The mile-and-three-quarter handicap for three-year-olds plus at Haydock on Saturday is not the race it used to be and is not quite the race it promised to be either.
The Old Borough Handicap, as it was known until becoming the 32Red Casino Handicap a year ago, nowadays faces competition from an even more valuable three-year-old-only event over the same distance on the same card.
This year’s race looked like it might be a strong renewal at the five-day stage, but only 12 of the 26 have stood their ground, and – disappointingly if perhaps unsurprisingly – none of the dozen is a three-year-old.
That is a shame, for three-year-olds have an excellent record in the race in the past decade, from an admittedly small representation. In their absence, four-year-olds are a better proposition than older horses, if to a lesser degree.
The following are those age trends, plus some others, over the last 10 years.

In addition to “younger is better”, horses running off higher marks – but not very high marks – have over-performed as measured by those all-important place impact values (factor by which horses have placed compared to chance) and % of rivals beaten.
A last-time place, and certainly a last-time win, should be viewed as a positive, and a shorter turn-around has been better than a longer one, if not by much.
Moving onto more specific analytics, the pace profile of Saturday’s race makes for interesting reading. Three of those declared are confirmed front-runners (as judged by Timeform’s Early Position Figures) and a couple of others tend to race close up.
The upshot is that Saturday’s race, which will probably take place on good to soft going or softer, promises to be a thorough stamina test in which a prominent racer may get forced into doing too much too soon.
One angle that does not look likely to be especially productive in this instance is that of “trainer form”, as measured by %RB in handicaps in recent weeks. There is little between the best (Iain Jardine, 59.4%) and the worst (Jim Goldie, 44.3%) of those with runners and a qualifying sample size.
Ultimately, the true test is whether or not a horse is available at odds bigger than those at which you think they should be trading. I make this quite an open race despite the small field size, with little value among those among the favourites on the sponsor’s opening show. But one at bigger odds makes some appeal.
That one is the Mark Johnston-trained Jaameh, one of five four-year-olds in the field, and one whose mid-division racing style could prove well suited to how things pan out. He has been in creditable form for pretty much the whole season and arguably ran better than generally appreciated when third to his highly progressive stable-companion Hochfeld at Newmarket last time.

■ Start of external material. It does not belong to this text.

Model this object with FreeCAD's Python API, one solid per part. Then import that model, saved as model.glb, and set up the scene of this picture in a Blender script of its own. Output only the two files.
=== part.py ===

That race was run in a good time, making Jaameh the pick on last-time Timeform timefigures, and the gelding was going on at the end having still been only sixth in the penultimate furlong. Softer ground here should be no inconvenience: indeed, he won in the mud at this course last year.
Jaameh is much the same horse as My Reward from Goodwood a couple of starts back but gets a few pounds off that rival (who has won since) here and is more than three times that one’s early price.
He looked to be a potential pattern performer when winning at Chester and Newmarket earlier this season and gets to go off 96 here, marginally his lowest mark since.
That is not to say that Jaameh has a favourite’s chance. But, all told, I thought he should be around 9/1 and fifth in. He can be backed at bigger than that, and competition nearer the event may improve matters further.
The indications are that the 32Red Casino Handicap will not be an especially propitious race for each-way betting: place-odd %s are much the same as win-odd %s judged on the early prices, and any non-runners could affect place terms adversely.
So, the recommendation is to back Jaameh win only. He needs to up his game, but not by much at all in my book in the absence of the promising types this race usually attracts.